__Challenge__
Find how many lines hold the word "JSON" and give that number only.

__Entries supplied__
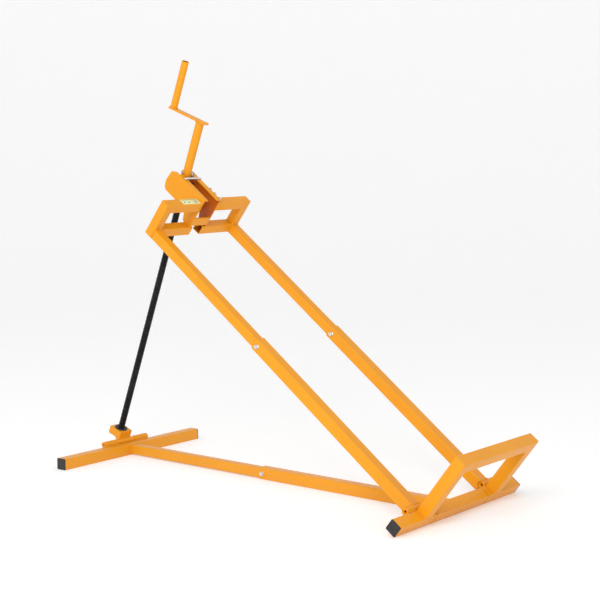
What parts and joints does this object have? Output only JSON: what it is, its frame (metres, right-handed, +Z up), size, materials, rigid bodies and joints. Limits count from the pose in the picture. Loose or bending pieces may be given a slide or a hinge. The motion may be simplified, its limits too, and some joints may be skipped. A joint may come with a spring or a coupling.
{
  "type": "ride-on mower lift",
  "caption": "Hand-cranked mower lift: twin telescopic rails hinged on a wide front foot, toe loop, split top cradle and a black lifting screw with a crank.",
  "frame": {"origin": "on the ground under the middle of the rear foot tube", "axes": "+X from the rear foot to the toe loop, +Y to the left seen from the rear foot, +Z up"},
  "size_m": [1.6801, 0.7, 1.4408],
  "materials": {
    "orange_paint": "satin powder coat",
    "black_plastic": "matte moulded",
    "zinc": "bright zinc plate",
    "black_steel": "black oxide with a film of grease",
    "dark_steel": "machined, oiled",
    "label_film": "printed film"
  },
  "bodies": {
    "base": {"rear_foot_tube": "orange_paint", "rear_foot_plugs": "black_plastic", "base_inner_tube": "orange_paint", "foot_hinge_knuckles": "orange_paint", "foot_hinge_pin": "zinc"},
    "base_front": {"base_outer_tube": "orange_paint", "base_clamp_bolt": "zinc", "cross_tube_middle": "orange_paint", "front_hinge_bushes": "dark_steel", "front_hinge_shaft": "zinc"},
    "lower_frame": {"cross_tube_left": "orange_paint", "cross_tube_right": "orange_paint", "cross_tube_bushes": "dark_steel", "cross_tube_plugs": "black_plastic", "toe_leg_left": "orange_paint", "toe_leg_right": "orange_paint", "toe_top_bar": "orange_paint", "rail_outer_left": "orange_paint", "rail_outer_right": "orange_paint", "rail_end_knuckles": "orange_paint", "rail_end_bolts": "zinc", "rail_clamp_bolts": "zinc"},
    "upper_frame": {"rail_inner_left": "orange_paint", "rail_inner_right": "orange_paint", "cradle_upright_left": "orange_paint", "cradle_upright_right": "orange_paint", "cradle_top_bar_left": "orange_paint", "cradle_top_bar_right": "orange_paint", "cradle_bottom_bar_left": "orange_paint", "cradle_bottom_bar_right": "orange_paint", "housing_plate_left": "orange_paint", "housing_plate_right": "orange_paint", "housing_floor": "orange_paint", "housing_tie": "orange_paint", "housing_bosses": "orange_paint", "housing_bolts": "zinc", "housing_cross_rod": "zinc", "cradle_label": "label_film"},
    "nut": {"screw_nut": "dark_steel", "trunnion_pins": "zinc"},
    "screw_foot": {"foot_middle_knuckle": "orange_paint", "bearing_box": "orange_paint", "thrust_bearing": "zinc", "bearing_ring": "black_steel"},
    "screw": {"lifting_screw": "black_steel", "crank_shaft": "orange_paint", "crank_arm": "orange_paint", "crank_grip": "orange_paint", "crank_bolt": "zinc"}
  },
  "joints": [
    {"name": "base_slide", "type": "slide", "parent": "base", "child": "base_front", "axis": [1, 0, 0], "range_m": [-0.15, 0]},
    {"name": "lift", "type": "hinge", "parent": "base_front", "child": "lower_frame", "pos_m": [1.429, 0, 0.02799], "axis": [0, 1, 0], "range_deg": [-28, 0]},
    {"name": "rail_slide", "type": "slide", "parent": "lower_frame", "child": "upper_frame", "axis": [-0.8018, 0, 0.5976], "range_m": [-0.15, 0]},
    {"name": "nut_tilt", "type": "hinge", "parent": "upper_frame", "child": "nut", "pos_m": [0.2799, 0, 1.00298], "axis": [0, 1, 0], "range_deg": [0, 12.6]},
    {"name": "screw_tilt", "type": "hinge", "parent": "base", "child": "screw_foot", "pos_m": [-0.03, 0, 0.0445], "axis": [0, 1, 0], "range_deg": [-15.4, 0]},
    {"name": "crank_spin", "type": "hinge", "parent": "screw_foot", "child": "screw", "pos_m": [-0.06226, 0, 0.05616], "axis": [0.3399, 0, 0.9405], "continuous": true}
  ],
  "couplings": [
    {"joint": "rail_slide", "follows": "base_slide", "ratio": 0.995},
    {"joint": "nut_tilt", "follows": "lift", "ratio": -0.45},
    {"joint": "screw_tilt", "follows": "lift", "ratio": 0.55}
  ]
}
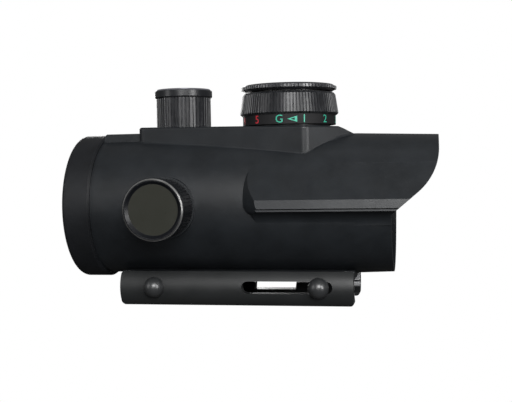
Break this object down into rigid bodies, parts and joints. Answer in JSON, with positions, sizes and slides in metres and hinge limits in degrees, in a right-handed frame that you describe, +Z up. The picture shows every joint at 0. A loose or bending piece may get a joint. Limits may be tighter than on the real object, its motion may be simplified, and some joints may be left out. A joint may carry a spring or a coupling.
{
  "type": "red dot finder",
  "caption": "Tubular reflex finder with sunshade hood, eyepiece ring, elevation and windage caps, rotary brightness dial with battery cover and a slotted rail clamp base.",
  "frame": {"origin": "middle of the flat rail seat on the underside of the base", "axes": "+X to the front (hood), +Y to the far side with the clamp nuts, +Z up"},
  "size_m": [0.095, 0.0502, 0.0564],
  "materials": {
    "cast_black": "matte black coating on cast aluminium",
    "ring_black": "satin black anodised",
    "cap_black": "satin black anodised",
    "clamp_black": "satin black coating",
    "steel_black": "black oxide",
    "steel": "bright",
    "brass": "satin",
    "aluminium": "satin",
    "inner_black": "flat black",
    "glass_clear": "clear coated",
    "glass_red": "red reflective coating",
    "rubber": "matte",
    "plastic": "matte",
    "board": "solder mask",
    "lamp": "clear resin"
  },
  "bodies": {
    "housing": {"main_housing": "cast_black", "eyepiece_ring": "ring_black", "rear_window": "glass_clear", "rear_window_gasket": "rubber", "window_retaining_ring": "inner_black", "objective_bezel": "inner_black", "gimbal_upright_pins": "steel", "bias_spring": "steel", "dial_base": "aluminium", "dial_base_screws": "steel", "dial_oring": "rubber", "coin_cell": "steel", "battery_spring": "brass", "contact_board": "board", "detent_ball": "steel", "detent_spring": "steel", "near_jaw": "clamp_black", "rear_cross_bolt": "steel_black", "elevation_saddle": "brass", "windage_saddle": "brass"},
    "gimbal": {"gimbal_ring": "brass"},
    "optical_tube": {"inner_tube": "inner_black", "objective_lens": "glass_red", "objective_retaining_ring": "inner_black", "gimbal_level_pins": "steel", "emitter_holder": "plastic", "emitter_board": "board", "emitter_lamps": "lamp"},
    "elevation_screw": {"elevation_screw": "steel"},
    "elevation_plunger": {"elevation_plunger": "steel"},
    "elevation_cap_thread": {"elevation_cap_oring": "rubber"},
    "elevation_cap": {"elevation_cap": "cap_black"},
    "windage_screw": {"windage_screw": "steel"},
    "windage_plunger": {"windage_plunger": "steel"},
    "windage_cap_thread": {"windage_cap_oring": "rubber"},
    "windage_cap": {"windage_cap": "cap_black"},
    "dial": {"dial_knob": "cap_black"},
    "battery_cap_thread": {"battery_cap_oring": "rubber"},
    "battery_cap": {"battery_cap": "cap_black"},
    "far_jaw": {"far_jaw": "clamp_black", "rear_washer": "steel"},
    "rear_clamp_nut": {"rear_clamp_nut": "steel_black"},
    "front_bolt": {"front_cross_bolt": "steel_black"},
    "front_washer": {"front_washer": "steel"},
    "front_clamp_nut": {"front_clamp_nut": "steel_black"}
  },
  "joints": [
    {"name": "dial_turn", "type": "hinge", "parent": "housing", "child": "dial", "pos_m": [0.01315, 0, 0.045], "axis": [0, 0, 1], "continuous": true},
    {"name": "battery_cap_lift", "type": "slide", "parent": "housing", "child": "battery_cap_thread", "axis": [0, 0, 1], "range_m": [0, 0.00225]},
    {"name": "battery_cap_turn", "type": "hinge", "parent": "battery_cap_thread", "child": "battery_cap", "pos_m": [0.01315, 0, 0.049], "axis": [0, 0, 1], "range_deg": [0, 1080.5]},
    {"name": "elevation_cap_lift", "type": "slide", "parent": "housing", "child": "elevation_cap_thread", "axis": [0, 0, 1], "range_m": [0, 0.00225]},
    {"name": "elevation_cap_turn", "type": "hinge", "parent": "elevation_cap_thread", "child": "elevation_cap", "pos_m": [-0.0155, 0, 0.045], "axis": [0, 0, 1], "range_deg": [0, 1080.5]},
    {"name": "windage_cap_lift", "type": "slide", "parent": "housing", "child": "windage_cap_thread", "axis": [0, -1, 0], "range_m": [0, 0.00225]},
    {"name": "windage_cap_turn", "type": "hinge", "parent": "windage_cap_thread", "child": "windage_cap", "pos_m": [-0.016, -0.025, 0.019], "axis": [0, -1, 0], "range_deg": [0, 1080.5]},
    {"name": "elevation_screw_turn", "type": "hinge", "parent": "housing", "child": "elevation_screw", "pos_m": [-0.0155, 0, 0.041], "axis": [0, 0, 1], "range_deg": [-720.5, 720.5]},
    {"name": "elevation_plunger_slide", "type": "slide", "parent": "housing", "child": "elevation_plunger", "axis": [0, 0, 1], "range_m": [-0.0005, 0.0005]},
    {"name": "windage_screw_turn", "type": "hinge", "parent": "housing", "child": "windage_screw", "pos_m": [-0.016, -0.021, 0.019], "axis": [0, -1, 0], "range_deg": [-720.5, 720.5]},
    {"name": "windage_plunger_slide", "type": "slide", "parent": "housing", "child": "windage_plunger", "axis": [0, -1, 0], "range_m": [-0.0005, 0.0005]},
    {"name": "tube_yaw", "type": "hinge", "parent": "housing", "child": "gimbal", "pos_m": [0.029, 0, 0.019], "axis": [0, 0, 1], "range_deg": [-0.66, 0.66]},
    {"name": "tube_pitch", "type": "hinge", "parent": "gimbal", "child": "optical_tube", "pos_m": [0.029, 0, 0.019], "axis": [0, 1, 0], "range_deg": [-0.66, 0.66]},
    {"name": "far_jaw_slide", "type": "slide", "parent": "housing", "child": "far_jaw", "axis": [0, 1, 0], "range_m": [0, 0.002]},
    {"name": "rear_nut_turn", "type": "hinge", "parent": "far_jaw", "child": "rear_clamp_nut", "pos_m": [-0.0209, 0.016, -0.00165], "axis": [0, 1, 0], "range_deg": [0, 1441]},
    {"name": "front_bolt_slide", "type": "slide", "parent": "housing", "child": "front_bolt", "axis": [1, 0, 0], "range_m": [-0.018, 0.0019]},
    {"name": "front_washer_slide", "type": "slide", "parent": "front_bolt", "child": "front_washer", "axis": [0, 1, 0], "range_m": [0, 0.00201]},
    {"name": "front_nut_turn", "type": "hinge", "parent": "front_washer", "child": "front_clamp_nut", "pos_m": [0.0217, 0.016, -0.00165], "axis": [0, 1, 0], "range_deg": [0, 1441]}
  ],
  "couplings": [
    {"joint": "battery_cap_turn", "follows": "battery_cap_lift", "rad_per_m": 8377.6},
    {"joint": "elevation_cap_turn", "follows": "elevation_cap_lift", "rad_per_m": 8377.6},
    {"joint": "windage_cap_turn", "follows": "windage_cap_lift", "rad_per_m": 8377.6},
    {"joint": "elevation_screw_turn", "follows": "elevation_plunger_slide", "rad_per_m": 25133},
    {"joint": "tube_pitch", "follows": "elevation_plunger_slide", "rad_per_m": 22.472},
    {"joint": "windage_screw_turn", "follows": "windage_plunger_slide", "rad_per_m": 25133},
    {"joint": "tube_yaw", "follows": "windage_plunger_slide", "rad_per_m": 22.222},
    {"joint": "rear_nut_turn", "follows": "far_jaw_slide", "rad_per_m": 12566},
    {"joint": "front_washer_slide", "follows": "far_jaw_slide", "ratio": 1},
    {"joint": "front_nut_turn", "follows": "far_jaw_slide", "rad_per_m": 12566}
  ]
}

__Answer to this problem__
2